The concessionaire takes the risk that it can build and operate the project within its cost forecast so that it will make a profit. On some projects the public agency must pay the concessionaire if the project does not generate the revenue that was expected. For example, if there is a shortfall in toll revenue because other public roads projects diverted traffic away from the PPP, the agency may be required to make up a portion of the shortfall with payments to the concessionaire. The parties to the concession agreement should strive to provide a project that is needed and that provides a reasonable return on investment for the concessionaire. The parties must avoid terms that will result in a windfall for the concessionaire because of the significant political consequences that could result. The parties must also avoid a revenue sharing arrangement between the concessionaire and the public agency that eliminates a reasonable return, or worse a financial failure for the concessionaire.

The global economic crisis has added additional pressure on state and local governments with regard to PPPs. Government agencies are beginning to push back on PPP investors in an effort to get terms more favorable to the government than previously, in part to satisfy taxpayers and in part to obtain more revenue at the beginning of the project. The economic crisis has also limited the availability of traditional lending for PPP participants. Of course, private equity firms may form funds to invest in infrastructure projects.

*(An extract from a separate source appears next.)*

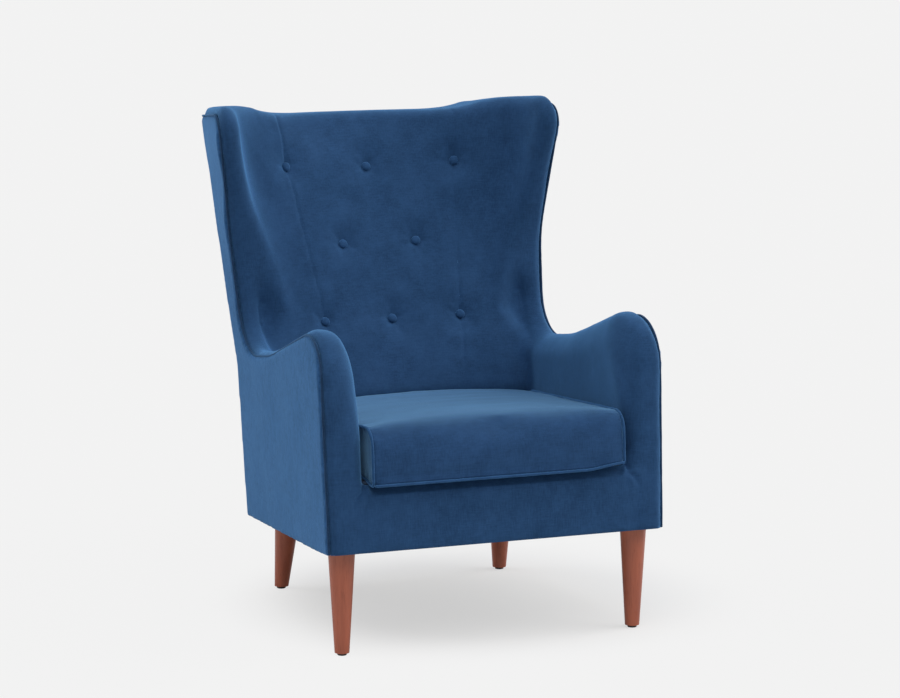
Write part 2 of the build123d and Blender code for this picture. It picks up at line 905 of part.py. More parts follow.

As interest in commercial REITs has waned, these infrastructure funds appear to be gaining favor with investors.

Contractor Opportunities

Contractors have several opportunities to participate in PPPs. First, they can play the traditional role of the constructor of the project. Usually, PPPs use designbuild or turnkey contracts in an effort to place the entire design, construction, and performance responsibility in the contractor’s hands. Second, the contractor may have the opportunity to participate as an investor or shareholder in the concessionaire, thus providing the contractor with the opportunity to earn a profit on the construction contract and to earn a long-term return on its investment in the concession company.